Another underrated benefit is psychological. Because losses are capped and leverage doesn’t exist, Polymarket forces discipline. You can’t blow up an account in one bad afternoon unless you ignore every rule you’ve learned. This makes it an unusually healthy environment compared to most crypto products. It rewards preparation, patience, and the willingness to say “I was wrong” early. Those skills transfer far beyond prediction markets.
For US users especially, Polymarket occupies a unique niche. It sits at the intersection of finance, data, and public discourse while remaining legally accessible and technically simple. You don’t need complex strategies, bots, or insider connections. You need clarity, curiosity, and the ability to think in probabilities instead of absolutes. In a world increasingly driven by narratives, that is a serious edge.
Used responsibly, Polymarket can be a powerful addition to your financial toolkit. It can complement traditional investments, act as a hedge against macro uncertainty, or simply provide a more honest alternative to legacy betting systems. The platform will evolve, markets will expand, and volumes will grow, but the core skill stays the same: identifying when the crowd is confidently wrong.

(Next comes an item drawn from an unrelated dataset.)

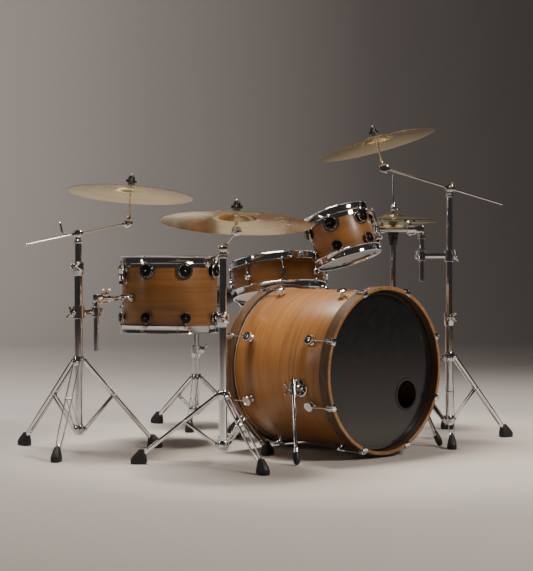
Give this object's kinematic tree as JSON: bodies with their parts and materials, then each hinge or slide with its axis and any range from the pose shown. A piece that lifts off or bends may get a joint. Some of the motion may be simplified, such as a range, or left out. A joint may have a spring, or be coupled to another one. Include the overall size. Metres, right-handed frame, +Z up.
{
  "type": "acoustic drum kit",
  "caption": "Acoustic drum kit on chrome stands: bass drum, hung floor tom and rack tom, snare, hi-hat, crashes, ride and throne.",
  "frame": {"origin": "on the floor, under the middle of the kit's footprint box", "axes": "+Z up; the bass drum's axis lies along Y with its front head towards -Y; the player sits on the +Y side; +X is the player's left"},
  "size_m": [1.8062, 1.4748, 1.1989],
  "materials": {
    "honey_wood": "satin lacquer",
    "hoop_wood": "satin lacquer",
    "chrome": "polished",
    "bronze": "lathed",
    "black_skin": "gloss",
    "white_skin": "coated",
    "seat_vinyl": "grained vinyl"
  },
  "bodies": {
    "floor_standing": {"bass_shell": "honey_wood", "bass_batter_head": "white_skin", "bass_front_head": "black_skin", "bass_front_hoop": "hoop_wood", "bass_rear_hoop": "hoop_wood", "left_spur_bracket": "chrome", "right_spur_bracket": "chrome", "kick_pedal_frame": "chrome", "left_stand_base": "chrome", "ride_stand_base": "chrome", "right_stand_base": "chrome", "snare_stand_base": "chrome", "throne_base": "chrome", "hi_hat_base": "chrome", "hi_hat_bottom": "bronze"},
    "left_spur": {"left_spur_leg": "chrome"},
    "right_spur": {"right_spur_leg": "chrome"},
    "kick_beater_body": {"kick_beater": "chrome"},
    "kick_board": {"kick_footboard": "chrome"},
    "floor_tom_clamp": {"floor_tom_arm_clamp": "chrome"},
    "floor_tom_rod": {"floor_tom_arm_rod": "chrome"},
    "floor_tom": {"floor_tom_shell": "honey_wood", "floor_tom_batter_head": "white_skin", "floor_tom_resonant_head": "black_skin", "floor_tom_top_hoop": "chrome", "floor_tom_bottom_hoop": "chrome", "floor_tom_bracket": "chrome"},
    "rack_tom_clamp": {"rack_tom_arm_clamp": "chrome"},
    "rack_tom_rod": {"rack_tom_arm_rod": "chrome"},
    "rack_tom": {"rack_tom_shell": "honey_wood", "rack_tom_batter_head": "white_skin", "rack_tom_resonant_head": "black_skin", "rack_tom_top_hoop": "chrome", "rack_tom_bottom_hoop": "chrome", "rack_tom_bracket": "chrome"},
    "snare_post_body": {"snare_post": "chrome"},
    "snare": {"snare_basket": "chrome", "snare_shell": "honey_wood", "snare_batter_head": "white_skin", "snare_resonant_head": "white_skin", "snare_top_hoop": "chrome", "snare_bottom_hoop": "chrome"},
    "snare_lever_body": {"snare_lever": "chrome"},
    "hi_hat_pull": {"hi_hat_pull_rod": "chrome", "hi_hat_top": "bronze"},
    "hi_hat_board": {"hi_hat_footboard": "chrome"},
    "throne_post_body": {"throne_post": "chrome"},
    "throne_seat_body": {"throne_seat": "seat_vinyl"},
    "left_upper": {"left_stand_upper_tube": "chrome"},
    "left_boom": {"left_stand_boom_arm": "chrome"},
    "left_seat": {"left_stand_cymbal_seat": "chrome"},
    "left_crash_body": {"left_crash": "bronze"},
    "ride_upper": {"ride_stand_upper_tube": "chrome"},
    "ride_boom": {"ride_stand_boom_arm": "chrome"},
    "ride_seat": {"ride_stand_cymbal_seat": "chrome"},
    "ride_body": {"ride": "bronze"},
    "right_upper": {"right_stand_upper_tube": "chrome"},
    "right_boom": {"right_stand_boom_arm": "chrome"},
    "right_seat": {"right_stand_cymbal_seat": "chrome"},
    "right_crash_body": {"right_crash": "bronze"}
  },
  "joints": [
    {"name": "left_spur_slide", "type": "slide", "parent": "floor_standing", "child": "left_spur", "axis": [0.2464, 0.3098, 0.9183], "range_m": [0, 0.035]},
    {"name": "right_spur_slide", "type": "slide", "parent": "floor_standing", "child": "right_spur", "axis": [-0.2464, 0.3098, 0.9183], "range_m": [0, 0.035]},
    {"name": "kick_footboard_hinge", "type": "hinge", "parent": "floor_standing", "child": "kick_board", "pos_m": [0.02314, 0.07882, 0.016], "axis": [1, 0, 0], "range_deg": [0, 12], "stiffness_Nm_per_rad": 4, "springref_deg": -20.05},
    {"name": "kick_beater_swing", "type": "hinge", "parent": "floor_standing", "child": "kick_beater_body", "pos_m": [0.02314, -0.12118, 0.205], "axis": [1, 0, 0], "range_deg": [0, 57], "stiffness_Nm_per_rad": 0.4, "springref_deg": -28.65},
    {"name": "left_stand_height", "type": "slide", "parent": "floor_standing", "child": "left_upper", "axis": [0, 0, 1], "range_m": [0, 0.09]},
    {"name": "left_stand_boom_tilt", "type": "hinge", "parent": "left_upper", "child": "left_boom", "pos_m": [-0.64286, 0.18782, 0.785], "axis": [-0.4311, -0.9023, 0], "range_deg": [-8, 20]},
    {"name": "left_stand_cymbal_tilt", "type": "hinge", "parent": "left_boom", "child": "left_seat", "pos_m": [-0.47536, 0.10786, 0.82566], "axis": [0.4471, 0.8896, -0.0937], "range_deg": [-12, 12]},
    {"name": "left_crash_rock", "type": "hinge", "parent": "left_seat", "child": "left_crash_body", "pos_m": [-0.45768, 0.11338, 0.96241], "axis": [0.4471, 0.8896, -0.0937], "range_deg": [-7, 7], "stiffness_Nm_per_rad": 4},
    {"name": "ride_stand_height", "type": "slide", "parent": "floor_standing", "child": "ride_upper", "axis": [0, 0, 1], "range_m": [-0.02, 0.09]},
    {"name": "ride_stand_boom_tilt", "type": "hinge", "parent": "ride_upper", "child": "ride_boom", "pos_m": [-0.50286, -0.43018, 0.733], "axis": [-0.6955, -0.7185, 0], "range_deg": [-20, 2]},
    {"name": "ride_stand_cymbal_tilt", "type": "hinge", "parent": "ride_boom", "child": "ride_seat", "pos_m": [-0.47107, -0.46048, 0.79387], "axis": [0.8084, 0.5709, -0.1436], "range_deg": [-12, 12]},
    {"name": "ride_rock", "type": "hinge", "parent": "ride_seat", "child": "ride_body", "pos_m": [-0.46307, -0.45587, 0.8572], "axis": [0.8084, 0.5709, -0.1436], "range_deg": [-7, 7], "stiffness_Nm_per_rad": 4},
    {"name": "right_stand_height", "type": "slide", "parent": "floor_standing", "child": "right_upper", "axis": [0, 0, 1], "range_m": [0, 0.09]},
    {"name": "right_stand_boom_tilt", "type": "hinge", "parent": "right_upper", "child": "right_boom", "pos_m": [0.57514, -0.52918, 0.961], "axis": [0.6955, 0.7185, 0], "range_deg": [-8, 20]},
    {"name": "right_stand_cymbal_tilt", "type": "hinge", "parent": "right_boom", "child": "right_seat", "pos_m": [0.39484, -0.35473, 1.0365], "axis": [-0.6728, -0.7344, 0.0893], "range_deg": [-12, 12]},
    {"name": "right_crash_rock", "type": "hinge", "parent": "right_seat", "child": "right_crash_body", "pos_m": [0.37897, -0.32516, 1.16003], "axis": [-0.6728, -0.7344, 0.0893], "range_deg": [-7, 7], "stiffness_Nm_per_rad": 4},
    {"name": "floor_tom_arm_swing", "type": "hinge", "parent": "floor_standing", "child": "floor_tom_clamp", "pos_m": [-0.64286, 0.18782, 0.502], "axis": [0, 0, 1], "range_deg": [-10, 18]},
    {"name": "floor_tom_arm_height", "type": "slide", "parent": "floor_tom_clamp", "child": "floor_tom_rod", "axis": [0, 0, 1], "range_m": [-0.012, 0.02]},
    {"name": "floor_tom_tilt", "type": "hinge", "parent": "floor_tom_rod", "child": "floor_tom", "pos_m": [-0.22397, 0.17172, 0.55], "axis": [-0.9993, 0.0384, 0], "range_deg": [-10, 10]},
    {"name": "rack_tom_arm_swing", "type": "hinge", "parent": "right_upper", "child": "rack_tom_clamp", "pos_m": [0.57514, -0.52918, 0.705], "axis": [0, 0, 1], "range_deg": [-3, 15]},
    {"name": "rack_tom_arm_height", "type": "slide", "parent": "rack_tom_clamp", "child": "rack_tom_rod", "axis": [0, 0, 1], "range_m": [0, 0.03]},
    {"name": "rack_tom_tilt", "type": "hinge", "parent": "rack_tom_rod", "child": "rack_tom", "pos_m": [0.25596, -0.25988, 0.80443], "axis": [0.7643, -0.6449, 0], "range_deg": [-8, 8]},
    {"name": "snare_height", "type": "slide", "parent": "floor_standing", "child": "snare_post_body", "axis": [0, 0, 1], "range_m": [-0.03, 0.01]},
    {"name": "snare_tilt", "type": "hinge", "parent": "snare_post_body", "child": "snare", "pos_m": [0.2508, 0.04132, 0.43069], "axis": [-0.9658, 0.2595, 0], "range_deg": [-5, 5]},
    {"name": "snare_lever_hinge", "type": "hinge", "parent": "snare", "child": "snare_lever_body", "pos_m": [0.16467, 0.24223, 0.5695], "axis": [-0.8691, -0.4729, 0.1452], "range_deg": [0, 75]},
    {"name": "hi_hat_footboard_hinge", "type": "hinge", "parent": "floor_standing", "child": "hi_hat_board", "pos_m": [0.56419, 0.07927, 0.016], "axis": [0.7618, 0.6478, 0], "range_deg": [0, 1.69], "stiffness_Nm_per_rad": 4, "springref_deg": -20.05},
    {"name": "hi_hat_pull_slide", "type": "slide", "parent": "floor_standing", "child": "hi_hat_pull", "axis": [0, 0, 1], "range_m": [-0.0066, 0], "stiffness_N_per_m": 500, "springref_m": 0.05},
    {"name": "throne_height", "type": "slide", "parent": "floor_standing", "child": "throne_post_body", "axis": [0, 0, 1], "range_m": [-0.06, 0.06]},
    {"name": "throne_spin", "type": "hinge", "parent": "throne_post_body", "child": "throne_seat_body", "pos_m": [0.20314, 0.50382, 0.494], "axis": [0, 0, 1], "continuous": true}
  ],
  "couplings": [
    {"joint": "kick_beater_swing", "follows": "kick_footboard_hinge", "ratio": 4.75},
    {"joint": "hi_hat_pull_slide", "follows": "hi_hat_footboard_hinge", "m_per_rad": -0.22}
  ]
}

If you approach Polymarket with that mindset, you’re not just trading outcomes. You’re training yourself to think better under uncertainty. And that, ironically, might be the most valuable payoff of all.
Disclaimer
This content is provided for informational and educational purposes only and does not constitute financial, investment, or legal advice. Trading on Polymarket involves risk, including the potential loss of capital. Always conduct your own research, understand the rules of each market, and ensure compliance with all applicable laws and regulations in your jurisdiction. Past performance or market accuracy does not guarantee future results. Use Polymarket responsibly.